The Inadequacy of English Translation

The Torah is a document written in the Hebrew language and while there are a number of excellent translations and commentaries of the Torah written in the English language they all nonetheless fall short of capturing the essence of the Hebrew itself. Hebrew is a deep and very dynamic language that fundamentally differs from the English language. For example, all Hebrew words are built upon root words that have a three-letter construct. Hebrew elaborates upon these root words with suffixes, prefixes and vowels which turn these root words into nouns, verbs, etc. However, no matter how deeply these root words become concealed, they continue to maintain their original meaning.
 
For example, michtav means letter, katban is a scribe, ketubah is a marriage contract and kotevet means to write.
Another way in which this operates is to understand that in the Hebrew language there are molds that allow the reader to understand a words contextual meaning. A katban is a scribe, rakdan is a dancer, shadchan is a matchmaker, and dayan is a judge. The similarities between these words lead the reader/ listener to understand that these are all professions.
Those who do not possess even an elementary understanding of Hebrew are at a loss when it comes to acquiring a true sense of the Torah's essential meaning. The Hebrew language which comprises the Torah is like a code and unless one understands the code then they cannot perceive the message.  The first chapter of the Bible beginning with the word b'reishit has an almost Finnegan's Wake feel to it in the Hebrew because it consists of archetypes that are redolent with meaning.
The first verse of B'reishit (Genesis) is commonly translated as, "In the beginning God created the heaven and the earth." However, this translation is an impossibility from the Hebrew text.

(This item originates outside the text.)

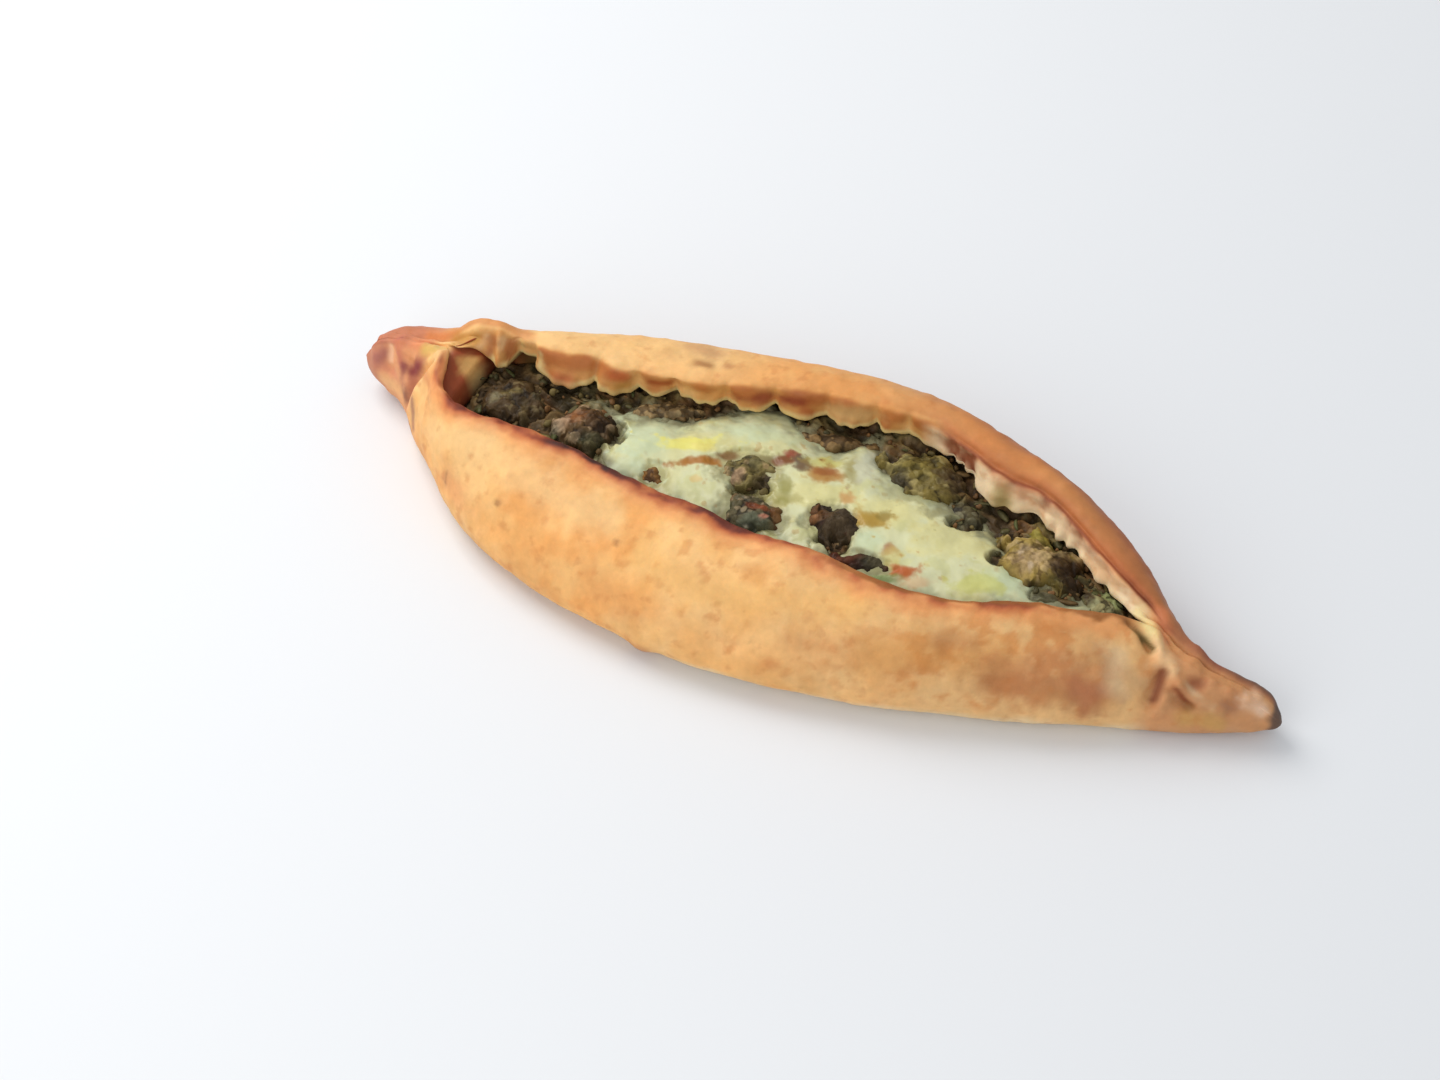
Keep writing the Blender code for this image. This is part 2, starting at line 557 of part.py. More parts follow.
def food_material(name, color, roughness):
    material = bpy.data.materials.new(name)
    material.use_nodes = True
    shader = material.node_tree.nodes["Principled BSDF"]
    shader.inputs["Base Color"].default_value = (*color, 1)
    shader.inputs["Roughness"].default_value = roughness
    shader.inputs["Metallic"].default_value = 0
    return material


def make_dough():
    share = np.linspace(0, 1, STATIONS)
    middle, half = (LEFT_TIP + RIGHT_TIP) / 2, (RIGHT_TIP - LEFT_TIP) / 2 - 0.03
    even, crowded = 2 * share - 1, -np.cos(np.pi * share)
    grid = dough_surface(middle + half * mix(even, crowded, 0.5), SPAN_SAMPLES)
    lofted_object("dough", grid, food_material("baked_crust", (0.78, 0.46, 0.19), 0.6))


def make_cheese():
    """The cheese, with a hole for each clump that stands up through it."""
    material = food_material("melted_cheese", (0.72, 0.74, 0.45), 0.35)
    cheese = lofted_object("cheese", cheese_surface(), material)
    room = bpy.data.collections.new("clump_room")
    bpy.context.scene.collection.children.link(room)
    for name in CLUMPS:
        cutter = clump_cutter(name, material)
        bpy.context.scene.collection.objects.unlink(cutter)
        room.objects.link(cutter)
    cut = cheese.modifiers.new("clump_room", "BOOLEAN")
    cut.operation = "DIFFERENCE"
    cut.operand_type = "COLLECTION"
    cut.collection = room
    cut.solver = "EXACT"


def make_clumps():
    for name in CLUMPS:
        color = (0.16, 0.14, 0.05) if name == "large_clump" else (0.08, 0.055, 0.03)
        clump_object(name, food_material(name + "_crumb", color, 0.5))


def main():
    for item in list(bpy.data.objects):
        bpy.data.objects.remove(item)
    make_dough()
    greens = food_material("cooked_greens", (0.05, 0.055, 0.03), 0.45)
    lofted_object("filling", bed_surface(), greens)
    make_cheese()
    make_clumps()


main()
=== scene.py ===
"""The looks of a baked pide: its browned crust, cooked greens, melted cheese and grainy clumps.

The shape tables repeat those of the solids, in millimetres, before the whole is moved so that the
middle of its outline lies over the origin. Every mesh is built in millimetres and scaled to metres.
"""

import math

import bmesh
import bpy
import numpy as np
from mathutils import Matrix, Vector


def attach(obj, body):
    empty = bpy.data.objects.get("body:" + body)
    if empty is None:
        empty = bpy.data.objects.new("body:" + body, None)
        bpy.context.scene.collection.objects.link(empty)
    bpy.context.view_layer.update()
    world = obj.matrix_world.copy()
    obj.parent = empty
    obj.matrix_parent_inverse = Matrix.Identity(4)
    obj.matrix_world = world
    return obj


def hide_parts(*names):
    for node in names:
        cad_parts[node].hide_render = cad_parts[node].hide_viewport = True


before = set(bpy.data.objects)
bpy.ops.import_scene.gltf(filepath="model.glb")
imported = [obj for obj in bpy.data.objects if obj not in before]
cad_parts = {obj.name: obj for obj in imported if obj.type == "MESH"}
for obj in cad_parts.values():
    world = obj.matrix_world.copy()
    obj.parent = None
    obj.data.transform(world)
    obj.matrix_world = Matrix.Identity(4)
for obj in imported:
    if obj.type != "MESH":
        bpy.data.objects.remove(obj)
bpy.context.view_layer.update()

MM = 0.001
MIDDLE = (-1.0, -2.8, 0.0)

# The boat
LEFT_TIP, RIGHT_TIP = -152.0, 150.0
LEFT_NOSE, RIGHT_NOSE = 10.0, 8.0
BASE_THICKNESS = 6.0
WALL_THICKNESS = 5.5
FOOT_INSET = 11.0
END_LOBE_HEIGHT = 18.0
UNEVENNESS = 0.35
GAP = 0.4
BED_CLEARANCE = 1.5
CHEESE_LEFT, CHEESE_RIGHT = -66.0, 84.0

# How finely the crust is divided along its length and round its section
CRUST_STATIONS = 420
CRUST_SPANS = (3, 2, 4, 14, 16, 18, 8, 6, 4, 3, 3, 3, 3, 3, 4, 6, 8, 14, 14, 14, 14, 14, 8, 4, 3)


def smooth_curve(*keys):
    """A smooth curve through (x, value) keys that never overshoots them."""
    places, values = (np.array(column, float) for column in zip(*keys))
    steps = np.diff(places)
    slopes = np.diff(values) / steps
    tangents = np.zeros_like(values)
    for i in range(1, len(places) - 1):
        before, after = slopes[i - 1], slopes[i]
        if before * after > 0:
            first = 2 * steps[i] + steps[i - 1]
            second = steps[i] + 2 * steps[i - 1]
            tangents[i] = (first + second) / (first / before + second / after)
    tangents[0], tangents[-1] = slopes[0], slopes[-1]

    def value_at(x):
        x = np.clip(x, places[0], places[-1])
        i = np.clip(np.searchsorted(places, x) - 1, 0, len(places) - 2)
        t = (x - places[i]) / steps[i]
        start = values[i] * (1 + 2 * t) + steps[i] * tangents[i] * t
        end = values[i + 1] * (3 - 2 * t) + steps[i] * tangents[i + 1] * (t - 1)
        return start * (1 - t) ** 2 + end * t**2

    return value_at


def ease(x, low, high):
    """0 below low, 1 above high, and a smooth rise between them."""
    t = np.clip((x - low) / (high - low), 0, 1)
    return t * t * (3 - 2 * t)


def mix(a, b, t):
    return a + (b - a) * t


# How far the boat reaches to its near and far sides, along its length
near_reach = smooth_curve(
    (-152, 1), (-143, 3), (-136, 6), (-128, 13.5), (-117, 23), (-99, 38.5), (-80, 47.5), (-59, 53),
    (-38, 56), (-15, 57), (5, 55.5), (25, 51.5), (45, 46), (65, 39), (85, 32), (105, 23.5), (118, 17),
    (131, 11.5), (141, 6.5), (150, 3),
)
far_reach = smooth_curve(
    (-152, 7.5), (-147, 9.5), (-143, 12.5), (-134, 15.5), (-124, 17), (-112, 19), (-100, 22.5),
    (-85, 29.5), (-68, 37), (-45, 43.3), (-20, 48.3), (5, 51.3), (25, 51.5), (45, 48), (62, 41.7),
    (78, 36), (92, 28.8), (105, 18.8), (114, 10.5), (122, 6), (130, 4.8), (150, 5),
)

# The thin rim of the near flap
near_rim_y = smooth_curve(
    (-152, 4), (-130, 4), (-124, 1.5), (-120.4, -3), (-118.5, -8), (-116.2, -12), (-112, -15.2),
    (-106, -17.6), (-98, -18.4), (-89, -17.8), (-70, -17.8), (-52, -20.3), (-30, -22.5), (-9, -23),
    (12, -22), (34, -23.4), (48, -22.2), (59, -19), (70, -13.5), (80, -8.5), (96, -3), (106, 0),
    (115, -1), (125, -2), (150, -1),
)
near_rim_z = smooth_curve(
    (-152, 20), (-140, 23.5), (-130, 27), (-125, 29.5), (-119, 33), (20, 33), (70, 32), (100, 29),
    (115, 23), (130, 18), (150, 13),
)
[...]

Further, this statement is also unintelligible- a "beginning" of time and space is as unthinkable as their non-beginning. The Hebrew narrative does not have a "hey" as a prefix to the word reishit and thus there is no "the beginning" possible in the text and those who have translated the verse thus into the English language have not even attempted to be true to the original Hebrew narrative. If translators have failed to correctly translate the second word of the Bible then what hope does that provide that the rest of the English Bibles are any better?
Another example of Hebrew differences from the English texts is in the first chapter of Genesis wherein the phrase "God said..." repeatedly occurs. There is no such word or equivalent of the word "God" in the Hebrew narrative. The Hebrew phrase is "v'yomer Elohim…" and read according to its letters presents an idea of cosmic energy evolving into the human psyche or the psyche of existence. Read according to its letters the text is impossible to accurately translate into English. Elohim represent a process whereby Aleph becomes Yod in evolutionary existence and the term yomer (yod, aleph, mem, reish) is the process of emanation of both Yod and Aleph in a state of existence and life. How do you adequately translate this into English?
The Bible is a lot deeper and richer in its Hebrew context than what an English translation could ever adequately capture. This is not to make an assertion that a study of the Bible in English has no merit rather it’s a statement of a simple fact and an encouragement for those who are serious concerning obtaining a proper understanding of the Scriptures to begin developing some competency of Hebrew language and idiom. Your Bible study will become infinitely deeper and more meaningful. Don't ever think that your studies of the Scriptures have brought you to a mastery of the texts and their meanings. One who thinks this hasn't truly understood anything.